A. C’mon this is easy – we tore down the goalposts with four minutes left in the Clemson game [in 1990]! But I also really enjoyed the [Atlantic Coast Conference] games in [University Hall]. It was a smaller league then and you would see every team, and they were all good.

Q. What was your first full-time job after you graduated?

A. I worked for a consulting firm in D.C. that worked with the Department of Energy. Not a lot of basketball involved.

Q. How did you turn what sort of seemed like a hobby – coming up with these cool basketball stats – into a career?

A. Unintentionally. But basically, the Internet happened at the exact right moment for me, just as I was leaving school in the mid-’90s. One of my best friends at Virginia (Jason Titus) happened to be an expert in this area and showed me how to set up my own website, and I started putting my basketball opinions and stats on it. It was all downhill from there.

Q. Back when you invented PER, sports analytics wasn’t the rage like it is now. What made you think that it had a real future?

A. I read all of Bill James’ books on baseball as a kid in the 1980s, and I really wanted to do for basketball what he had done with baseball. Obviously, I had no idea it would turn into this, I was just in my 20s and playing around with basketball stats in my free time.

Q. What was it like when you first left the media to join the front office of an NBA team? Did it feel a bit strange going to the other side?

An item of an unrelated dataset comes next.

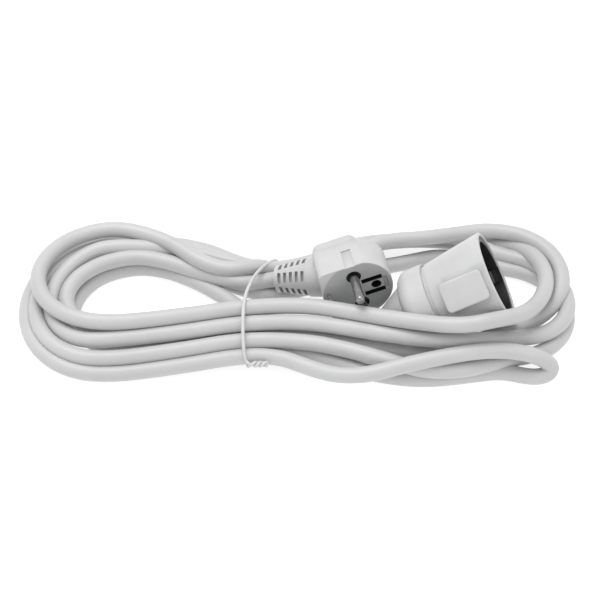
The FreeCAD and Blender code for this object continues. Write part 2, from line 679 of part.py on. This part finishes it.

A. It was different, just because you go in with a set of assumptions about how things work and only some of those assumptions turn out to be true. In general, I think people would be surprised at all of the small things that go into operating a pro basketball team, many of which have nothing to do with basketball.

Q. What did you enjoy most about working for an NBA team and, on the flip side, what did you miss most about being a media member?

A. The best part about the team side was being able to watch all the practices, training camps and draft workouts – this was the forbidden fruit from the media side, plus those were usually a lot more enjoyable than the games.

On the media side, the nice thing is that I can speak freely! Once you work for a team, opening your mouth can get you fined or cause other trouble.

Q. What’s it like now to be back in the media? Has a lot changed in seven years?

A. It has changed quite a bit, yes, and partly it’s my own fault – the audience is a lot more informed and stat-savvy than it was when I first started writing for ESPN. But it’s not just that. Advanced stats are commonplace and camera-tracking is going to make them even more so, while the consumption patterns of the end user have changed substantially and we have to account for that.

Q. The Athletic has burst onto the sports writing scene, gobbling up talented writers from all corners of the world. What excited you about joining them?

A. They’ve had a really smart strategy to fill in the niche for sports fans with the decline of daily newspapers. It was a great spot for me because they aren’t trying to support a TV network or some other creation – their existence is entirely about the writing, and that’s my wheelhouse. Additionally, it’s a subscription site, which I see as a plus – even at ESPN, my material was usually behind a paywall, because it’s the type of material that works better for serious fans than for a mass audience.   

Q. Pro hoops is obviously your expertise, but we’re guessing you’ve kept some tabs on the UVA men’s basketball team. What has impressed you most about the squad? Anything jump out or really impress you about the Hoos from a sports analytics perspective?

A. You mean the national champions? Yes, I’ve been following them.

Tony Bennett is an unbelievable defensive coach, and you see it regardless of how much offensive talent the team has – they always rank near the very best in college hoops in defensive rating, and that’s a tribute to his system and his teaching.

Q. Is it cool to see all these former Hoos like Malcolm Brogdon and Joe Harris and De’Andre Hunter doing so well in the NBA?

A. Yes. I always attribute it to their great education! (Staffers with the Grizzlies actually grew sick of hearing me say this.) And don’t forget about Ty Jerome, Mike Scott and Kyle Guy.

Q. We’re guessing your interest would have been piqued if UVA’s new School of Data Science had been in existence back when you were a student.

A. Oh, absolutely. I was very intrigued when I saw that was happening and would have made a beeline for it had it existed when I was on Grounds.

Q. Any advice for UVA students who are thinking about a career in data analytics?

A. The same thing I tell aspiring writers: Find your niche. Find something that you can do that nobody else is doing. In my case, at the time, it was basketball analytics. For other people at other times, it’s something else.

Q. How much of an impact has attending UVA had on your life?

A. It’s hard to know without a sliding doors moment where I go to some inferior school, but I’d say pretty huge – I met a ton of great people, made lifelong friends, was exposed to a new part of the country and developed the skills that made this career possible.